▸ Problem statement
Find the lines holding "code" and copy them.

=== Data for the task ===

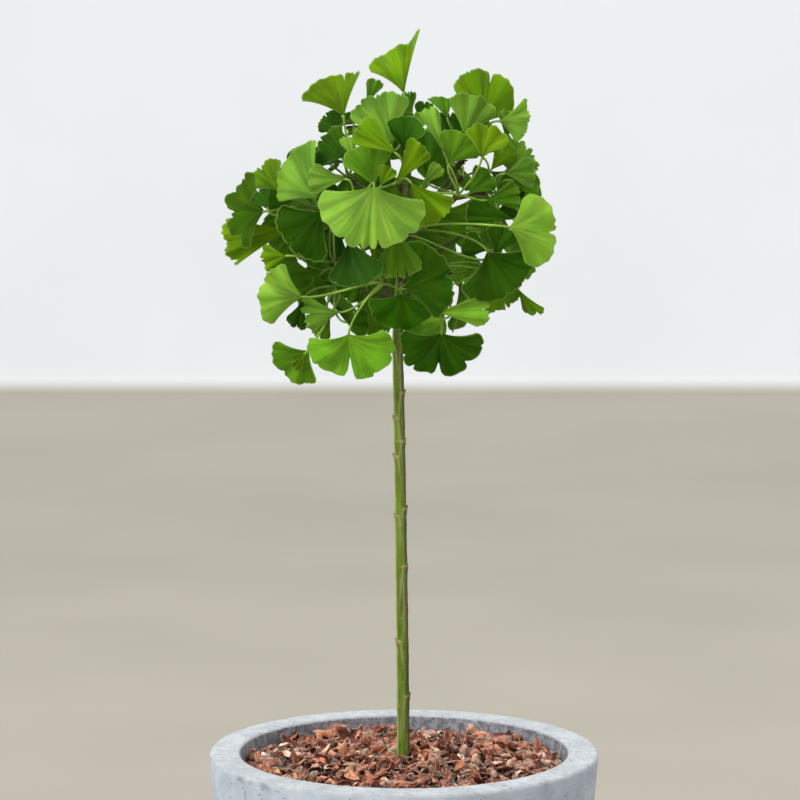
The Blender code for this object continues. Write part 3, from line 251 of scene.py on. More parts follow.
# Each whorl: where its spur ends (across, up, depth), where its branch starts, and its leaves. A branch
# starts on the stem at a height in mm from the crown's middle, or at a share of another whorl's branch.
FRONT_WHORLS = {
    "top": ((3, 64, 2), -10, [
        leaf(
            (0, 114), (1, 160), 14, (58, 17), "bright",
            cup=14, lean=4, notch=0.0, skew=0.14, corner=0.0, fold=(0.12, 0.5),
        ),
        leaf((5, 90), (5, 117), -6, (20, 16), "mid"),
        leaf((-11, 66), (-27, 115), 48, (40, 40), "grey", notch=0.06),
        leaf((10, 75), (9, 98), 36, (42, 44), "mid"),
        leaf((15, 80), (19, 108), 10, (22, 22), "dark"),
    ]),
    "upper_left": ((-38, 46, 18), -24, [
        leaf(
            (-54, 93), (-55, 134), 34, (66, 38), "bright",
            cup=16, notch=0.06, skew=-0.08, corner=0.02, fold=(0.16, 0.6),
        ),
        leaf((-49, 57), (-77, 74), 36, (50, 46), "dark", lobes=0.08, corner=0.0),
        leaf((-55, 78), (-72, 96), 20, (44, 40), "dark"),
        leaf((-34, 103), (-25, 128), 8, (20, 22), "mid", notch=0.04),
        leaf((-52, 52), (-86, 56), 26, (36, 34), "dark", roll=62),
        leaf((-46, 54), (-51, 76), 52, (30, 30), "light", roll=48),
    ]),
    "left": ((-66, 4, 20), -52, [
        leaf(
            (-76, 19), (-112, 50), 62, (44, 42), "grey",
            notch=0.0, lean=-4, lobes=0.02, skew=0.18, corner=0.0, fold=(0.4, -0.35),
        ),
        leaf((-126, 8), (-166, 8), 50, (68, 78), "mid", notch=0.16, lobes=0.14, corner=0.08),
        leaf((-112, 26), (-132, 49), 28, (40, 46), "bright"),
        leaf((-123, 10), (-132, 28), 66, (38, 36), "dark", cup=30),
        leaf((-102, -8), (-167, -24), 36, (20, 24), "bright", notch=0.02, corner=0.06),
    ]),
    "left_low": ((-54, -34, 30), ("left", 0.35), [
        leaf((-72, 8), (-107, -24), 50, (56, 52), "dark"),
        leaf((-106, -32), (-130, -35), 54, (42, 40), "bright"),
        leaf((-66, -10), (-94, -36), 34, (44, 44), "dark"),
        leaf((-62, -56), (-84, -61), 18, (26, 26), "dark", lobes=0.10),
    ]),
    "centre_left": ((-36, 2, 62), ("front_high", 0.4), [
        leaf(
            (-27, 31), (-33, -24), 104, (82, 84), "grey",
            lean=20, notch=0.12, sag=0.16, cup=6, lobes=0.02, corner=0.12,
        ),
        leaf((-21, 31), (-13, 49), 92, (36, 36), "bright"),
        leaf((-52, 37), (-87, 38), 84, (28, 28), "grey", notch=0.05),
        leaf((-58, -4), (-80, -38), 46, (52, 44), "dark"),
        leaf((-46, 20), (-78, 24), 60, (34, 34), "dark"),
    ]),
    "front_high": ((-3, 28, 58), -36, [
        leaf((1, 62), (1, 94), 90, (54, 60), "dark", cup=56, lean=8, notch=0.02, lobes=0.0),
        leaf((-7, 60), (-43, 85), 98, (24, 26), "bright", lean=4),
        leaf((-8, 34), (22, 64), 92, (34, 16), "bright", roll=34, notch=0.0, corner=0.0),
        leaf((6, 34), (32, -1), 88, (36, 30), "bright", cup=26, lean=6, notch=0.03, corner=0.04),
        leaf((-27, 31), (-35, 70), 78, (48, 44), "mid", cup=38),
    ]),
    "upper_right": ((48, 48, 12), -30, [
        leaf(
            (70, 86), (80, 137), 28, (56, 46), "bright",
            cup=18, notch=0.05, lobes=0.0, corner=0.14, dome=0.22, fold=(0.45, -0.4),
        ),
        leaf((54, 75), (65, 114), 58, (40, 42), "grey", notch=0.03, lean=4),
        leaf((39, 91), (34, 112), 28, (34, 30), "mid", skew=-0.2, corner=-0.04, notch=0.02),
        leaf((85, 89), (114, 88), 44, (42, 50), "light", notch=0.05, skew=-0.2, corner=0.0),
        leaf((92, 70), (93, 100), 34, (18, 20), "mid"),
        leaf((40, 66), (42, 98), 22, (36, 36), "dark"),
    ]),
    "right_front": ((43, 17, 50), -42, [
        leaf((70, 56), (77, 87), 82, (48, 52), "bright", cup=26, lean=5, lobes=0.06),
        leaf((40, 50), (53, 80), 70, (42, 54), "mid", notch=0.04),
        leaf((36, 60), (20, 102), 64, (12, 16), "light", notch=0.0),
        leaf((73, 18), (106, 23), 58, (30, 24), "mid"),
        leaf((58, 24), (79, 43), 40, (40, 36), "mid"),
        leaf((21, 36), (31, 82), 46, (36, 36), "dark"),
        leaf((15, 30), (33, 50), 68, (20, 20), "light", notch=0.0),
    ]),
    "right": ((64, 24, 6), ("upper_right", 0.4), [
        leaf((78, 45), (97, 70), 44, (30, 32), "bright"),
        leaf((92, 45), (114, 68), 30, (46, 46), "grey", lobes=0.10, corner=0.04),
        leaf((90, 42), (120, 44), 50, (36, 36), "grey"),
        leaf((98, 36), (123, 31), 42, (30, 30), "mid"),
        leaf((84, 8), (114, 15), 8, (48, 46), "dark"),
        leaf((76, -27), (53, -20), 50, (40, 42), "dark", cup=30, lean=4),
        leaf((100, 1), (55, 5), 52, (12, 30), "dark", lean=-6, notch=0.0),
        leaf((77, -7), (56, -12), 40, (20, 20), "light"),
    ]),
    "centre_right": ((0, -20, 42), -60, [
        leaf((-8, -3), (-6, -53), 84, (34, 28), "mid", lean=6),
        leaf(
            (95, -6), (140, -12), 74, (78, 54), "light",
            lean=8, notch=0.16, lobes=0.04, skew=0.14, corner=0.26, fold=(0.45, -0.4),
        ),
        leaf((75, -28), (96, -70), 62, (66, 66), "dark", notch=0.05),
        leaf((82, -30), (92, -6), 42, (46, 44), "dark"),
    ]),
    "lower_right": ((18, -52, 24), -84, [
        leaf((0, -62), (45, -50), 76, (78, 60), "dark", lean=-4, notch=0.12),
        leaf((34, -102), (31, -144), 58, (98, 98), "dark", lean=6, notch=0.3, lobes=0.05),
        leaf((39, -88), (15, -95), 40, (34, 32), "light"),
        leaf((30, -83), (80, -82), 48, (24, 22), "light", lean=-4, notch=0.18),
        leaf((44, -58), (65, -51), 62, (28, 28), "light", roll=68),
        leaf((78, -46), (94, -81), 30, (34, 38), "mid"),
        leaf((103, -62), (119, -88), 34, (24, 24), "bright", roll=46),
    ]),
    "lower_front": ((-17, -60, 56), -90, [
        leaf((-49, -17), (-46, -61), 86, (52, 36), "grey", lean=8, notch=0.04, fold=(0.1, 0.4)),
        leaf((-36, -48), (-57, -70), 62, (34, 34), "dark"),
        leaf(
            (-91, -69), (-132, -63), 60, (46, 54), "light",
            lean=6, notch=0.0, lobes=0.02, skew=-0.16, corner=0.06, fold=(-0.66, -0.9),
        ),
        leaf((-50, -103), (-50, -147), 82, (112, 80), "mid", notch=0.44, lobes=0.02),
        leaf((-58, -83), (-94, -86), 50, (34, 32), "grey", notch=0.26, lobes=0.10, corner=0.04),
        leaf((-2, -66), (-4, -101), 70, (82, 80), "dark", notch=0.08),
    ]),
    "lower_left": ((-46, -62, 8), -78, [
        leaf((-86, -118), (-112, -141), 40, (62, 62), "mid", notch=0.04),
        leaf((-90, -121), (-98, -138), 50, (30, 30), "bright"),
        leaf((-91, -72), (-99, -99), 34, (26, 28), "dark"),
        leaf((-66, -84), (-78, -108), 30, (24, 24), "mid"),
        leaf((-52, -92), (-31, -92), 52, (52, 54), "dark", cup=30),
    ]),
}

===
=== Data for the task ===

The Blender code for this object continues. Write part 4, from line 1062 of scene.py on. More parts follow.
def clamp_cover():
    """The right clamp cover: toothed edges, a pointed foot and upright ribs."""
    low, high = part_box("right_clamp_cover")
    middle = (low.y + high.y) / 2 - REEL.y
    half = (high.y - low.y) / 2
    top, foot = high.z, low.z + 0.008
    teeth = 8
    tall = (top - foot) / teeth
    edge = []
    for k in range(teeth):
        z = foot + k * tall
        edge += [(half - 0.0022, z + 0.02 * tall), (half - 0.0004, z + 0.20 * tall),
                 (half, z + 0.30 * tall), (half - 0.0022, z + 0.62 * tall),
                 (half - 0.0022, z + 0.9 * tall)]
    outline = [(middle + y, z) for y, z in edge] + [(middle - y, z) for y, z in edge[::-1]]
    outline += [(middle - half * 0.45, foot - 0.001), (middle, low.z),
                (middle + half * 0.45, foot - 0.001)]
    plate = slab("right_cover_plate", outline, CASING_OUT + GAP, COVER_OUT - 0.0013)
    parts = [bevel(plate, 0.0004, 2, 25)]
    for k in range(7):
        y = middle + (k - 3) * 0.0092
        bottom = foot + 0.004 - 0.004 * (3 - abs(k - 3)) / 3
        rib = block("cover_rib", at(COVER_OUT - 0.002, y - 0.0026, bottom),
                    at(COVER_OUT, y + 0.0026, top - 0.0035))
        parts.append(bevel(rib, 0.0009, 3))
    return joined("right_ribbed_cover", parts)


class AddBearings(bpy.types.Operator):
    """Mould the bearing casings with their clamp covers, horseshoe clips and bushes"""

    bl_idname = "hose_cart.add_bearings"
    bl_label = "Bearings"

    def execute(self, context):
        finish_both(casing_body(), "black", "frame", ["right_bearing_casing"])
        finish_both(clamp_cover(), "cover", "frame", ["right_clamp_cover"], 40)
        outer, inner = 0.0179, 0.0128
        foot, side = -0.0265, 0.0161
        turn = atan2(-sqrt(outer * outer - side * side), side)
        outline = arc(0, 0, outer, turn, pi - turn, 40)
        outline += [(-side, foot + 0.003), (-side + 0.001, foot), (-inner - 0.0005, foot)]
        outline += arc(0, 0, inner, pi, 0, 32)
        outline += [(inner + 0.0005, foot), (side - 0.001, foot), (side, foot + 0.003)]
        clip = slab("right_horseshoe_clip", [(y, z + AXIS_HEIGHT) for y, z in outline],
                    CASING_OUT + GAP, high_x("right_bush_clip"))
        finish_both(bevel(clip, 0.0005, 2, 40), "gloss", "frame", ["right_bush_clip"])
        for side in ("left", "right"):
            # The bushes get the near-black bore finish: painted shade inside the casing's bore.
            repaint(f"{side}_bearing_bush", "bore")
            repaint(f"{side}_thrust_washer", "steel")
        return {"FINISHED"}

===

▸ Complete output
The Blender code for this object continues. Write part 3, from line 251 of scene.py on. More parts follow.
The Blender code for this object continues. Write part 4, from line 1062 of scene.py on. More parts follow.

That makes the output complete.